The experience this time was completely different: Wonder was allowed to sit with Ehlena in class and go with her to the cafeteria and playground. He even had his own schoolID card and photo in the yearbook.
"It was amazing, and they were so accepting," Ehlena's mom told NPR. "It was such a teaching tool, for the other kids."
A lawsuit for all kids with disabilities
Working with the ACLU of Michigan, the Frys sued the first school under the Americans with Disabilities Act. They sought damages for the emotional distress Ehlena suffered, but said the lawsuit was not about money. The goal is to help other children with service animals so they don't have the same negative experience.
The Frys case went to the U.S. Supreme Court on Oct. 31, and the court's 8-0 decision came down on Feb. 22.
The case wasn't so much about education as it was about her attempts to reach physical and emotional independence. The lower courts were focused on the Individuals with Disabilities Education Act (IDEA) process, and steps they thought the family should take, but the high court decided that wasn't necessary. As USA Today explained:
"Nothing in the nature of the Frys’ suit suggests any implicit focus on the adequacy of (Ehlena's) education," Justice Elena Kagan wrote. "The Frys could have filed essentially the same complaint if a public library or theater had refused admittance to Wonder."
Even so, the 8-0 ruling leaves open the possibility that a lower federal court still could require exhaustion of the IDEA administrative process, depending on further fact-finding.
Ehlena and Wonder — who retired as a service dog after helping his friend gain her independence — were in Washington, D.C., as the case started. As a show of solidarity, they were met by friends and other service dogs on the steps of the Supreme Court.

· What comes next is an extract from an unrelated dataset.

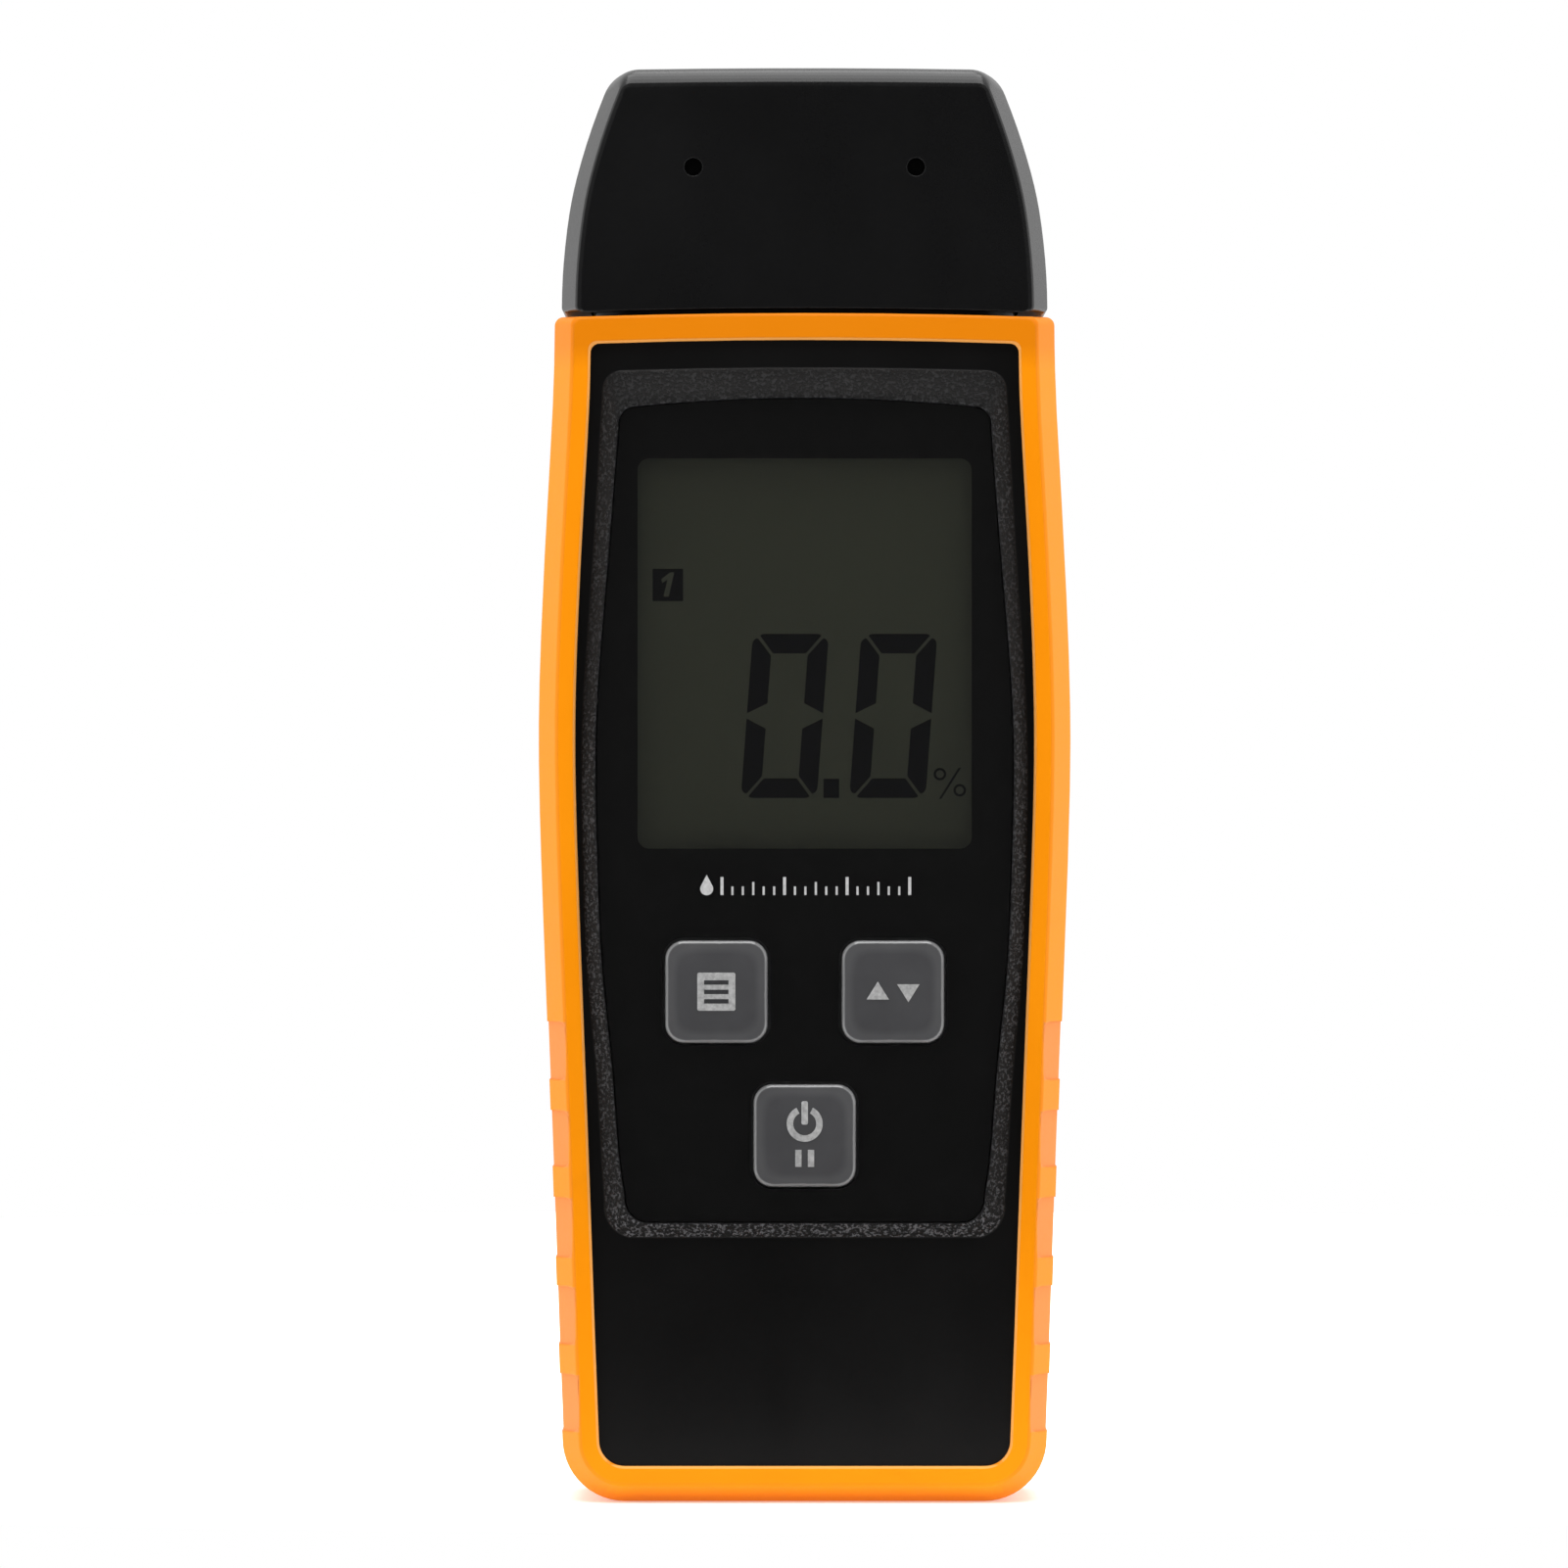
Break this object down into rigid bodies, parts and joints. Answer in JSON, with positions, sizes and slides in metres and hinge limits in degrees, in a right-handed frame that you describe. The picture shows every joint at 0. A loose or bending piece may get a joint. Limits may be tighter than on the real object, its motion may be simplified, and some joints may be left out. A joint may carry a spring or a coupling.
{
  "type": "two_pin_moisture_meter",
  "caption": "Handheld pin moisture meter for wood and screed, black shell in an orange surround, large display, three keys, pull-off pin cap",
  "frame": {"origin": "centre of the base footprint, on the ground under the foot", "axes": "+Z runs along the meter to the capped pins, the display faces -Y, X is the width"},
  "size_m": [0.0594, 0.028, 0.16],
  "materials": {
    "orange_tpe": "satin soft-touch overmould",
    "black_abs": "fine spark-eroded texture",
    "cap_black": "fine spark-eroded texture, slightly smoother than the body",
    "lens_acrylic": "polished clear acrylic",
    "mask_black": "printed black film",
    "frame_white": "moulded white nylon",
    "lcd_film": "dark reflective display film",
    "lcd_glass": "thin float glass",
    "light_guide": "milky light guide",
    "led_body": "white LED body",
    "conductive_rubber": "carbon-loaded rubber",
    "solder_mask": "green solder mask",
    "chip_black": "moulded epoxy",
    "ceramic": "ceramic with tinned ends",
    "can_aluminium": "drawn can",
    "trimmer_blue": "blue moulded body",
    "screw_steel": "zinc-plated steel",
    "key_grey": "smooth domed rubberised plastic",
    "key_rubber": "silicone",
    "brass": "turned brass",
    "pin_steel": "hardened and ground steel",
    "contact_metal": "nickel-plated spring metal",
    "resistor_body": "lacquered body",
    "cell_wrap": "printed film sleeve",
    "label_silver": "printed polyester label"
  },
  "bodies": {
    "meter": {"front_bumper": "orange_tpe", "rear_bumper": "orange_tpe", "front_case": "black_abs", "rear_case": "black_abs", "sensor_head": "black_abs", "display_lens": "lens_acrylic", "lens_mask": "mask_black", "lcd_frame": "frame_white", "lcd_polarizers": "lcd_film", "lcd_front_glass": "lcd_glass", "lcd_rear_glass": "lcd_glass", "light_guide": "light_guide", "backlight_led": "led_body", "zebra_strip": "conductive_rubber", "main_pcb": "solder_mask", "processor_chip": "chip_black", "amplifier_chip": "chip_black", "chip_capacitors": "ceramic", "reservoir_capacitor": "can_aluminium", "timing_crystal": "can_aluminium", "trimmer": "trimmer_blue", "pcb_screws": "screw_steel", "case_screws": "screw_steel", "keypad_mat": "key_rubber", "pin_sockets": "brass", "electrode_pin_left": "pin_steel", "electrode_pin_right": "pin_steel", "pin_leads": "contact_metal", "battery_left": "cell_wrap", "battery_middle": "cell_wrap", "battery_right": "cell_wrap", "battery_springs": "contact_metal", "battery_links": "contact_metal", "battery_terminals": "contact_metal", "rating_label": "label_silver"},
    "cap": {"protective_cap": "cap_black", "check_contacts": "contact_metal", "check_resistor": "resistor_body"},
    "mode_key": {"key_mode": "key_grey", "plunger_mode": "key_rubber", "pill_mode": "conductive_rubber"},
    "set_key": {"key_set": "key_grey", "plunger_set": "key_rubber", "pill_set": "conductive_rubber"},
    "power_key": {"key_power": "key_grey", "plunger_power": "key_rubber", "pill_power": "conductive_rubber"},
    "door": {"battery_door": "black_abs"}
  },
  "joints": [
    {"name": "cap_slide", "type": "slide", "parent": "meter", "child": "cap", "axis": [0, 0, 1], "range_m": [0, 0.045]},
    {"name": "mode_press", "type": "slide", "parent": "meter", "child": "mode_key", "axis": [0, 1, 0], "range_m": [0, 0.0009], "stiffness_N_per_m": 220},
    {"name": "set_press", "type": "slide", "parent": "meter", "child": "set_key", "axis": [0, 1, 0], "range_m": [0, 0.0009], "stiffness_N_per_m": 220},
    {"name": "power_press", "type": "slide", "parent": "meter", "child": "power_key", "axis": [0, 1, 0], "range_m": [0, 0.0009], "stiffness_N_per_m": 220},
    {"name": "battery_door_hinge", "type": "hinge", "parent": "meter", "child": "door", "pos_m": [0, 0.014, 0.0575], "axis": [1, 0, 0], "range_deg": [0, 100]}
  ]
}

The point of the case and gathering was clear: "Ehlena Fry and her family, including Wonder, will be at U.S. Supreme Court ... so that other kids with disabilities won’t have to experience the humiliation and discrimination Ehlena experienced in kindergarten," said Michael J. Steinberg, legal director of the American Civil Liberties Union of Michigan. "It is not only illegal, but it is cruel to make a student choose between her education and her independence. Rather, all students with disabilities should be treated with kindness, dignity and love that Ehlena received in Manchester. A win in the Supreme Court will help tear down barriers to independence for students with disabilities not only in Michigan, but throughout the country."